Within the legislature itself, deputies in both the Council of Five Hundred, which drafted legislation, and the Council of Ancients, which acted as a reviewing chamber, began calling for the dismissal of those Directors they held responsible for the crisis. 

Among the five Directors, Emmanuel-Joseph Sieyès had already begun planning to take control of the government.

 

As the author of What is the Third Estate?, he had earned a reputation as a political thinker of revolutionary government and aimed to remove the influence of radical Jacobin elements.

 

After he had joined the Directory in May 1799, he brought a firm determination to revise the Constitution of Year III and restore national stability.

 

To him, the remaining Directors were significant obstacles. In private discussions with moderate deputies, he offered his support for legislative measures to force resignations within the Directory.

 

The most unpopular figures, Philippe-Antoine Merlin de Douai and Louis-Marie de La Révelliière-Lépeaux, had already lost the backing of the legislature and faced growing hostility in the press and from the public. 


How did the councils remove the Directors?

Over the following weeks, pressure grew on the Directory to reform, so deputies who controlled the legislature supported Sieyès, who now acted as the connection between reform-minded deputies and groups within the executive.

 

Meanwhile, Louis-Jérôme Gohier and Jean-François Moulin refused to cooperate with the Councils because they had support from Jacobin and Neo-Jacobin networks.

 

Their resistance failed to stop Sieyès, who continued to work behind the scenes to reduce their influence.

 

In preparation for the removal of the two targeted Directors, he made sure replacements would support his goals and accept his authority once appointed.

 

The Councils relied on Article 367 of the Constitution, which allowed the legislature to remove Directors considered unable or unsuitable under certain conditions, and showed they were ready to force resignations, even though the application of this clause exceeded its original purpose. 

On 30 Prairial Year VII (18 June 1799), Merlin and La Révelliière-Lépeaux resigned rather than face public disgrace or formal impeachment.

 

Their departure created two vacancies that Sieyès immediately moved to fill.

 

Roger Ducos was a former Convention deputy who had aligned himself with Sieyès during the early years of the Revolution and accepted the role without resistance, and Louis-Jérôme Gohier was a former minister who shared Sieyès' opposition to Jacobin extremism, accepted the position, and aligned himself with the reformist agenda.

 

Paul Barras, who remained nominally powerful, had grown isolated due to his association with corruption and military failures and chose not to interfere with the reshaping of the Directory.

 

So, Sieyès secured full control over the executive without the need for street violence or military pressure. 

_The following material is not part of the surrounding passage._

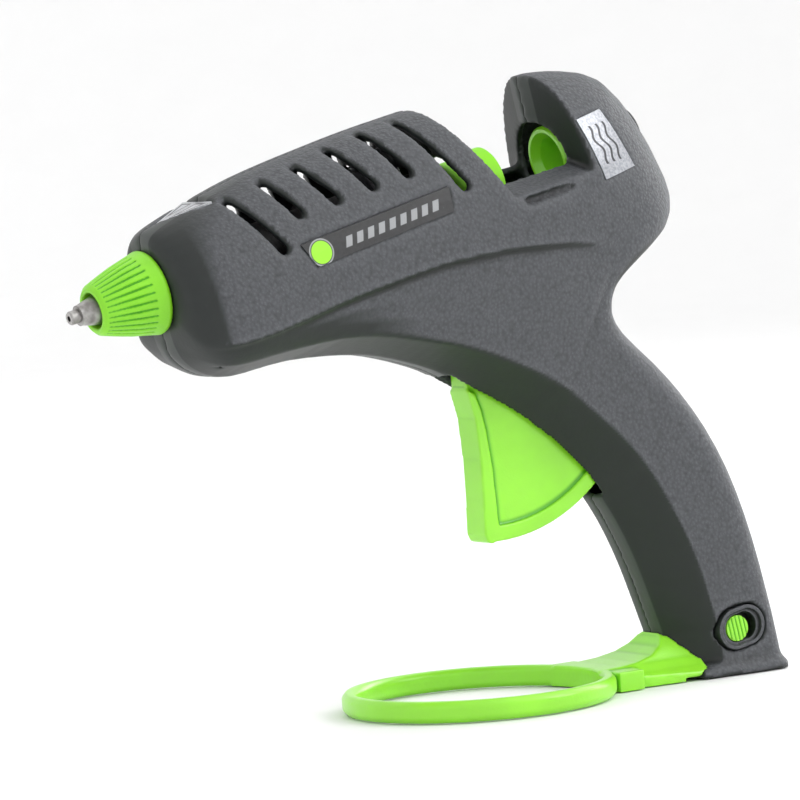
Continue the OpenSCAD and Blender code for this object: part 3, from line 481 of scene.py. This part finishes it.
# node: piece name, finish, body, voxel size, rounds of softening
moulded = {
    "left_shell": ("casingLeft", "casing", "gun", 0.0008, 4),
    "right_shell": ("casingRight", "casing", "gun", 0.0008, 4),
    "nozzle_cover": ("nozzleJacket", "silicone", "gun", 0.00025, 3),
    "trigger": ("triggerLever", "lime", "trigger_lever", 0.0004, 4),
    "stand_ring": ("standRing", "lime", "stand", 0.00045, 4),
    "switch_knob": ("switchSlider", "lime", "knob", 0.00015, 3),
    "switch_bezel": ("switchFrame", "casing", "gun", 0.0002, 3),
}
for node, (name, finish, body, voxel, rounds) in moulded.items():
    piece = mouldedCopy(node, name, finish, body, voxel, rounds)
    if finish == "casing":
        markGrainAndShade(piece)

# ---- floor and light ----
floorLook = {"radius": 2.6, "height": 2.2, "curve": 0.8, "colour": (0.86, 0.86, 0.86)}


def makeFloor():
    deselectAll()
    bpy.ops.mesh.primitive_circle_add(vertices=96, radius=floorLook["radius"],
                                      fill_type="NGON", location=(0, 0, -0.0003))
    floor = bpy.context.object
    floor.name = "floor"
    bpy.ops.object.mode_set(mode="EDIT")
    bpy.ops.mesh.select_mode(type="EDGE")
    bpy.ops.mesh.select_all(action="SELECT")
    bpy.ops.mesh.region_to_loop()
    bpy.ops.mesh.extrude_region_move(
        TRANSFORM_OT_translate={"value": (0, 0, floorLook["height"])})
    bpy.ops.object.mode_set(mode="OBJECT")
    foot = [edge.index for edge in floor.data.edges
            if all(abs(floor.data.vertices[v].co.z) < 0.001 for v in edge.vertices)]
    for edge in floor.data.edges:
        edge.select = edge.index in foot
    bpy.ops.object.mode_set(mode="EDIT")
    bpy.ops.mesh.bevel(offset=floorLook["curve"], segments=16, profile=0.5, affect="EDGES")
    bpy.ops.object.mode_set(mode="OBJECT")
    bpy.ops.object.shade_smooth()
    bpy.ops.object.transform_apply(location=True, rotation=True, scale=True)
    paint = Paint("floorPaper", Roughness=0.75)
    fleck = paint.noise(30, 3)
    paint.set(Base_Color=paint.blend(fleck, floorLook["colour"], (0.88, 0.88, 0.88)))
    floor.data.materials.append(paint.material)


def addLight(name, spot, size, power, colour=(1, 1, 1)):
    spot, aim = Vector(spot), Vector((0, 0, 0.09))
    turn = (spot - aim).to_track_quat("Z", "Y").to_euler()
    bpy.ops.object.light_add(type="AREA", location=spot, rotation=turn)
    lamp = bpy.context.object
    lamp.name = name
    lamp.data.shape, lamp.data.size, lamp.data.size_y = "RECTANGLE", *size
    lamp.data.energy, lamp.data.color = power, colour


roomLook = {"left": -0.7, "right": 0.35, "dim": 0.3, "bright": 0.95}


def lightRoom():  # soft light from all round, brighter on the right
    world = bpy.data.worlds.new("studio")
    bpy.context.scene.world = world
    world.use_nodes = True
    sky = world.node_tree
    ways = sky.nodes.new("ShaderNodeTexCoord")
    split = sky.nodes.new("ShaderNodeSeparateXYZ")
    ramp = sky.nodes.new("ShaderNodeMapRange")
    ramp.interpolation_type = "SMOOTHSTEP"
    for socket, value in zip(ramp.inputs[1:5], roomLook.values()):
        socket.default_value = value
    sky.links.new(ways.outputs["Generated"], split.inputs[0])
    sky.links.new(split.outputs["X"], ramp.inputs[0])
    sky.links.new(ramp.outputs[0], sky.nodes["Background"].inputs["Strength"])
    sky.nodes["Background"].inputs["Color"].default_value = (1, 1, 1, 1)


makeFloor()
addLight("keySoftbox", (1.0, -0.9, 0.9), (0.7, 0.9), 9)
addLight("ceilingPanel", (0, 0, 3), (12, 12), 270)
addLight("backStrip", (1.2, 0.25, 0.5), (0.35, 1.0), 7)
lightRoom()
bpy.context.scene.view_settings.view_transform = "Standard"
print("floor and lights placed")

Sieyès gains control of the executive

The Coup of Prairial had proceeded under constitutional procedure and had preserved the appearance of legality, which concealed a major shift in authority.

 

For the first time since the Directory’s creation in 1795, the legislature had forced its will upon the executive without obstruction.

 

This outcome confirmed that the Directory no longer operated as an independent body.

 

Sieyès, who now held a majority among the five Directors, had already begun planning for a more sweeping overhaul of the political system.

 

He required only one more ally to carry it out: a military leader who had broad public support and clear personal aims. 

Soon after, he approached Napoleon Bonaparte, whose military reputation and wide popularity made him the ideal figure to enforce a new order.

 

After he had returned from Egypt in October, he entered into discussions with Sieyès and agreed to cooperate in dissolving the existing government.

 

With the support of the army and a loyal faction in the Councils, including his brother Lucien Bonaparte, he helped orchestrate the Coup of 18 Brumaire (9 November 1799), which removed the remaining barriers to autocratic rule and replaced the Republic with the Consulate. 

 

By that point, the Coup of Prairial had already cleared the way, no blood had been shed, and the structure of revolutionary government had been significantly weakened.

 

The legislature had clearly shown that it could dismantle the executive with procedure alone.

 

Therefore, the Directory, hollowed out by constitutional ambiguity and internal division under widespread public distrust, surrendered its independence and invited further intervention.

 

The Revolution, which was left without institutional strength, soon collapsed into authoritarian rule under military control.